WORK REQUIRED:
In the listing below, locate the line that contains "bpy.context.scene.collection.objects.link(rigid_bodies[body])" and the line that contains "cad_parts[node].hide_render = cad_parts[node].hide_viewport". Restate word for word those two lines and every line between them, and nothing else.

+++ DATA SEGMENT +++

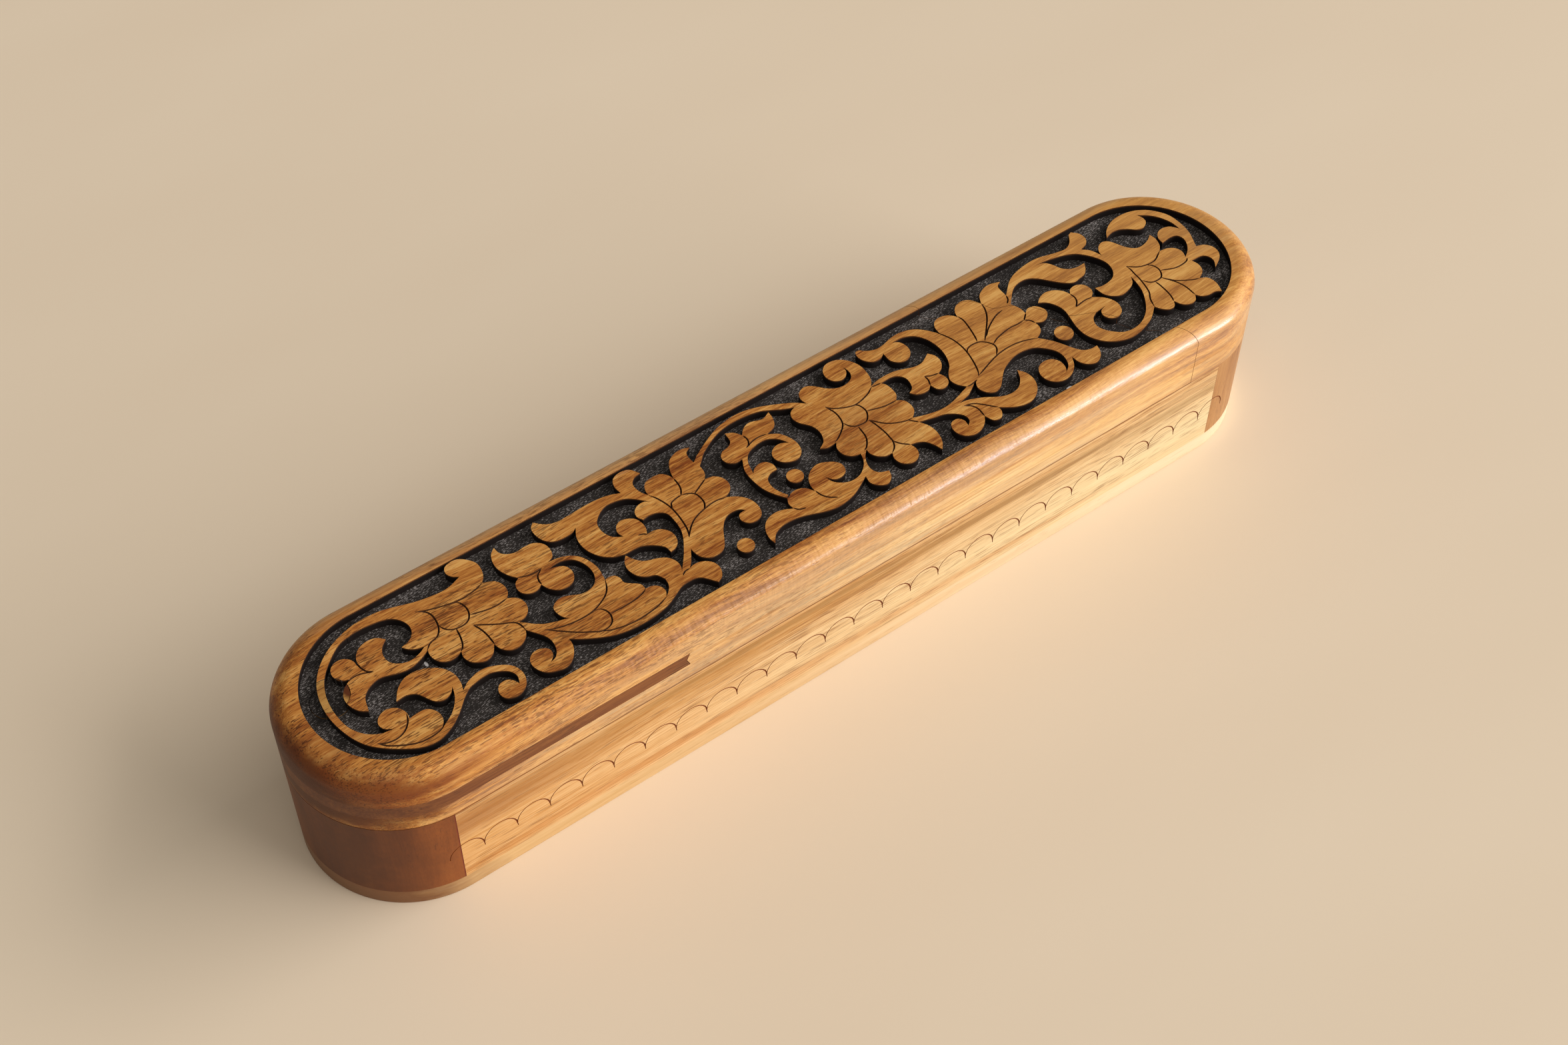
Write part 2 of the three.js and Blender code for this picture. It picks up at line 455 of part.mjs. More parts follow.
function toSolid(geometry) {
  const bare = geometry.index ? geometry.toNonIndexed() : geometry.clone();
  bare.deleteAttribute("normal");
  bare.deleteAttribute("uv");
  const merged = mergeVertices(bare, 1e-5);
  return new wasm.Manifold(new wasm.Mesh({
    numProp: 3,
    vertProperties: new Float32Array(merged.attributes.position.array),
    triVerts: new Uint32Array(merged.index.array),
  }));
}

function toGeometry(solid) {
  const mesh = solid.getMesh();
  const geometry = new THREE.BufferGeometry();
  geometry.setAttribute("position", new THREE.BufferAttribute(mesh.vertProperties, 3));
  geometry.setIndex(new THREE.BufferAttribute(mesh.triVerts, 1));
  return geometry;
}

function prism(shape, bottom, top, curveSegments = endSegments) {
  const geometry = new THREE.ExtrudeGeometry(shape, {
    depth: top - bottom,
    bevelEnabled: false,
    curveSegments,
  });
  geometry.translate(0, 0, bottom);
  return toSolid(geometry);
}

function block(x0, x1, y0, y1, z0, z1) {
  const geometry = new THREE.BoxGeometry(x1 - x0, y1 - y0, z1 - z0);
  geometry.translate((x0 + x1) / 2, (y0 + y1) / 2, (z0 + z1) / 2);
  return toSolid(geometry);
}

function pillar(x, y, radius, bottom, top) {
  const geometry = new THREE.CylinderGeometry(radius, radius, top - bottom, dowelSegments);
  geometry.rotateX(Math.PI / 2);
  geometry.translate(x, y, (bottom + top) / 2);
  return toSolid(geometry);
}

function stadium(centre, radius) {
  const shape = new THREE.Shape();
  shape.moveTo(-centre, -radius);
  shape.lineTo(centre, -radius);
  shape.absarc(centre, 0, radius, -Math.PI / 2, Math.PI / 2, false);
  shape.lineTo(-centre, radius);
  shape.absarc(-centre, 0, radius, Math.PI / 2, Math.PI * 1.5, false);
  return shape;
}

// Body pieces

function makeBasePlate() {
  return prism(stadium(endCentre, endRadius), 0, basePlateThickness);
}

function bodyOutline() {
  return prism(stadium(endCentre, endRadius), basePlateThickness, bodyTop);
}

function makeSidePanel(side) {
  const outer = side * (endRadius + beyond);
  const inner = side * (endRadius - sidePanelThickness);
  const band = block(
    -blockFace, blockFace, Math.min(outer, inner), Math.max(outer, inner),
    basePlateThickness - beyond, bodyTop + beyond,
  );
  return bodyOutline().intersect(band);
}

function makeEndBlock(side) {
  const outer = side * (boxLength / 2 + beyond);
  const inner = side * blockFace;
  const band = block(
    Math.min(outer, inner), Math.max(outer, inner), -endRadius - beyond, endRadius + beyond,
    basePlateThickness - beyond, bodyTop + beyond,
  );
  return bodyOutline().intersect(band);
}

function makePivotBlock() {
  const boreFloor = bodyTop - dowelDepthInBlock - boreFloorClearance;
  const boreRadius = dowelRadius + dowelBlockClearance;
  return makeEndBlock(-1).subtract(pillar(pivotX, pivotY, boreRadius, boreFloor, bodyTop + beyond));
}

// Lid pieces, all cut from one rounded-over and carved blank

function makeBlank(bottom) {
  const length = lidTop - bottom + lidRoundOver;
  const geometry = new THREE.ExtrudeGeometry(stadium(endCentre, endRadius), {
    depth: length - 2 * lidRoundOver,
    bevelThickness: lidRoundOver,
    bevelSize: lidRoundOver,
    bevelOffset: -lidRoundOver,
    bevelSegments: roundOverSteps,
    curveSegments: endSegments,
  });
  geometry.translate(0, 0, lidTop - length + lidRoundOver);
  const above = block(
    -boxLength, boxLength, -boxWidth, boxWidth, bottom, lidTop + beyond,
  );
  return toSolid(geometry).intersect(above);
}

function fitToPanel([x, y]) {
  const [drawnLength, drawnWidth] = drawnCorner;
  return new THREE.Vector3(x * panelHalfLength / drawnLength, y * panelRadius / drawnWidth, 0);
}

function motifOutline(rows) {
  const outline = [];
  rows.forEach((row, i) => {
    const next = rows[(i + 1) % rows.length];
    const stretch = [...row, next[0]].map(fitToPanel);
    const curve = new THREE.CatmullRomCurve3(stretch, false, "centripetal");
    const steps = row.length === 1 ? 1 : row.length * motifSteps;
    outline.push(...curve.getPoints(steps).slice(0, -1));
  });
  return new THREE.Shape(outline.map(({ x, y }) => new THREE.Vector2(x, y)));
}

function makeScroll() {
  const low = groundLevel - beyond;
  const high = lidTop + beyond;
  const leaves = Object.values(motifs).map((rows) => prism(motifOutline(rows), low, high));
  const balls = berries.map((berry) => {
    const { x, y } = fitToPanel(berry);
    return pillar(x, y, berry[2], low, high);
  });
  return [...leaves, ...balls].reduce((scroll, motif) => scroll.add(motif));
}

// The ground is the panel without the scroll, so the scroll's faces stay in the lid's own top
function makeGround() {
  const panel = prism(stadium(panelCentre, panelRadius), groundLevel, lidTop + beyond);
  return panel.subtract(makeScroll());
}

const ground = makeGround();

function carved(blank) {
  return blank.subtract(ground);
}

function seamSide(side) {
  const curve = new THREE.CatmullRomCurve3(capSeam.map(fitToPanel), false, "centripetal");
  const shift = side * capSeamGap / 2;
  const points = [];
  for (let i = 0; i <= capSeamSteps; i++) {
    const at = curve.getPoint(i / capSeamSteps);
    const along = curve.getTangent(i / capSeamSteps);
    points.push(new THREE.Vector2(at.x - along.y * shift, at.y + along.x * shift));
  }
  const edge = side * (boxLength / 2 + beyond);
  points.push(new THREE.Vector2(edge, -boxWidth));
  points.push(new THREE.Vector2(edge, boxWidth));
  return prism(new THREE.Shape(points), 0, lidTop + beyond);
}

function makeLidBoard() {
  const slot = block(-boxLength, slipEnd, -boxWidth, boxWidth, slipBottom, slipTop);
  const hole = pillar(pivotX, pivotY, dowelRadius + dowelLidClearance, 0, lidTop + beyond);
  return carved(makeBlank(lidBottom)).intersect(seamSide(-1)).subtract(slot).subtract(hole);
}

function makeEndCap() {
  return carved(makeBlank(bodyTop)).intersect(seamSide(1));
}

function makeSlipPlate() {
  const hole = pillar(pivotX, pivotY, dowelRadius + dowelLidClearance, 0, lidTop + beyond);
  const reach = block(-boxLength, slipEnd - slipEndGap, -boxWidth, boxWidth, 0, lidTop + beyond);
  return prism(stadium(endCentre, endRadius), slipBottom, slipTop).intersect(reach).subtract(hole);
}

function makePivotDowel() {
  const head = carved(makeBlank(lidBottom)).intersect(
    pillar(pivotX, pivotY, dowelRadius, lidBottom - beyond, lidTop + beyond),
  );
  return head.add(pillar(pivotX, pivotY, dowelRadius, bodyTop - dowelDepthInBlock, slipBottom));
}

const pencilBox = new THREE.Group();

function addPiece(name, solid, look) {
  const material = new THREE.MeshStandardMaterial({ ...look, metalness: 0 });
  const mesh = new THREE.Mesh(toGeometry(solid), material);
  mesh.name = name;
  pencilBox.add(mesh);
}

addPiece("base_plate", makeBasePlate(), baseWood);
addPiece("front_side_panel", makeSidePanel(-1), lightWood);
addPiece("back_side_panel", makeSidePanel(1), lightWood);
addPiece("pivot_end_block", makePivotBlock(), blockWood);
addPiece("far_end_block", makeEndBlock(1), farBlockWood);
addPiece("lid_board", makeLidBoard(), lidWood);
addPiece("lid_slip_plate", makeSlipPlate(), slipWood);
addPiece("pivot_dowel", makePivotDowel(), lidWood);
addPiece("fixed_end_cap", makeEndCap(), lidWood);

export default pencilBox;
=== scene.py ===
from contextlib import contextmanager
import json
import math
import bmesh
import bpy
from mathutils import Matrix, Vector

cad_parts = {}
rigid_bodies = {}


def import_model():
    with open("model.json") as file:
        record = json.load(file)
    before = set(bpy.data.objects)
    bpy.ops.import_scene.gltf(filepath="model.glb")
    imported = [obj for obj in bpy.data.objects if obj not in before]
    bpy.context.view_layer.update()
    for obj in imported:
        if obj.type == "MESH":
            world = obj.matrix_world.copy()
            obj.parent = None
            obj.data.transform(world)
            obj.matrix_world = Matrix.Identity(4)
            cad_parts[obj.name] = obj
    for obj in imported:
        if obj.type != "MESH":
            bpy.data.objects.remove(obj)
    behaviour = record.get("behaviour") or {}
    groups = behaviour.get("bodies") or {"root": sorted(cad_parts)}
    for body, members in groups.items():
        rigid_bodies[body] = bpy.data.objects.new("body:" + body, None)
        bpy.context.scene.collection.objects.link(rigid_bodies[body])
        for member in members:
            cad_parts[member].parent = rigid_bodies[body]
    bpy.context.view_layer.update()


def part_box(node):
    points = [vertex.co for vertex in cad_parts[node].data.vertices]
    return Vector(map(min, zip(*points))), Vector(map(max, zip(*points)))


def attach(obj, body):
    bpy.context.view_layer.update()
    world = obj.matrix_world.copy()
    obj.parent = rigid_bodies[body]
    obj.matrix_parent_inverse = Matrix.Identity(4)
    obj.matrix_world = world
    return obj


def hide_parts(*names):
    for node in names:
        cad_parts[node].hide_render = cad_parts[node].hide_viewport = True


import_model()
bpy.ops.object.select_all(action="DESELECT")
print("frame loaded")

# A carved wooden pencil box whose lid turns about a dowel near one end.
# All sizes below are in millimetres and angles in degrees; the meshes are in metres.
mm = 0.001


# Sizes read from the frame

def boxOf(node):
    low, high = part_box(node)
    return low / mm, high / mm


baseHigh = boxOf("base_plate")[1]
panelHigh = boxOf("front_side_panel")[1]
lidLow = boxOf("lid_board")[0]
capHigh = boxOf("fixed_end_cap")[1]
slipLow, slipHigh = boxOf("lid_slip_plate")
dowelLow, dowelHigh = boxOf("pivot_dowel")

box = {
    "halfLength": baseHigh.x,
    "radius": baseHigh.y,
    "baseTop": baseHigh.z,
    "bodyTop": panelHigh.z,
    "blockFace": panelHigh.x,
    "lidBottom": lidLow.z,
    "lidTop": capHigh.z,
}
endCentre = box["halfLength"] - box["radius"]
beyond = 5  # how far a cutting tool runs past what it cuts
near = 0.01  # places closer than this count as the same
weldDistance = 0.001
smoothAngle = 32


# Small helpers

def toLinear(hexColour):
    channels = [int(hexColour[i:i + 2], 16) / 255 for i in (0, 2, 4)]
    linear = [c / 12.92 if c <= 0.04045 else ((c + 0.055) / 1.055) ** 2.4 for c in channels]
    return (*linear, 1)


def addNode(tree, kind, settings=None, links=None):
    # a link comes from a socket, or from a node by its first output
    node = tree.nodes.new("ShaderNode" + kind)
    for name, value in (settings or {}).items():
        if isinstance(name, int) or name in node.inputs:
            node.inputs[name].default_value = value
        else:
            setattr(node, name, value)
    for name, source in (links or {}).items():
        if isinstance(source, bpy.types.Node):
            source = source.outputs[0]
        tree.links.new(source, node.inputs[name])
    return node


def only(piece):
    bpy.ops.object.select_all(action="DESELECT")
    piece.select_set(True)
    bpy.context.view_layer.objects.active = piece


@contextmanager
def editing(piece):
    only(piece)
    bpy.ops.object.mode_set(mode="EDIT")
    bpy.ops.mesh.select_all(action="SELECT")
    yield
    bpy.ops.object.mode_set(mode="OBJECT")


def pick(piece, kind, test):
    # selects the vertices, or the edges, whose ends all pass the test
    mesh = bmesh.from_edit_mesh(piece.data)
    bpy.ops.mesh.select_mode(type=kind)
    for part in mesh.verts if kind == "VERT" else mesh.edges:
        ends = [part] if kind == "VERT" else part.verts
        part.select = all(test(end.co / mm) for end in ends)
    mesh.select_flush_mode()
    bmesh.update_edit_mesh(piece.data)


def settle(piece):
    only(piece)
    bpy.ops.object.transform_apply(location=True, rotation=True, scale=True)
    return piece


def newest(name):
    piece = bpy.context.object
    piece.name = piece.data.name = name
    return piece


def addObject(name, data):
    piece = bpy.data.objects.new(name, data)
    bpy.context.scene.collection.objects.link(piece)
    return piece


def combine(piece, operation, tool):
    # a boolean with one tool or with a collection of tools
    only(piece)
    cut = piece.modifiers.new("cut", "BOOLEAN")
    cut.operation = operation
    cut.solver = "MANIFOLD"
    if isinstance(tool, bpy.types.Collection):
        cut.operand_type = "COLLECTION"
        cut.collection = tool
    else:
        cut.object = tool
    bpy.ops.object.modifier_apply(modifier=cut.name)


def gather(name, pieces):
    tools = bpy.data.collections.new(name)
    bpy.context.scene.collection.children.link(tools)
    for piece in pieces:
        for old in piece.users_collection:
            old.objects.unlink(piece)
        tools.objects.link(piece)
    return tools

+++

ANSWER TO THE PROBLEM:
        bpy.context.scene.collection.objects.link(rigid_bodies[body])
        for member in members:
            cad_parts[member].parent = rigid_bodies[body]
    bpy.context.view_layer.update()


def part_box(node):
    points = [vertex.co for vertex in cad_parts[node].data.vertices]
    return Vector(map(min, zip(*points))), Vector(map(max, zip(*points)))


def attach(obj, body):
    bpy.context.view_layer.update()
    world = obj.matrix_world.copy()
    obj.parent = rigid_bodies[body]
    obj.matrix_parent_inverse = Matrix.Identity(4)
    obj.matrix_world = world
    return obj


def hide_parts(*names):
    for node in names:
        cad_parts[node].hide_render = cad_parts[node].hide_viewport = True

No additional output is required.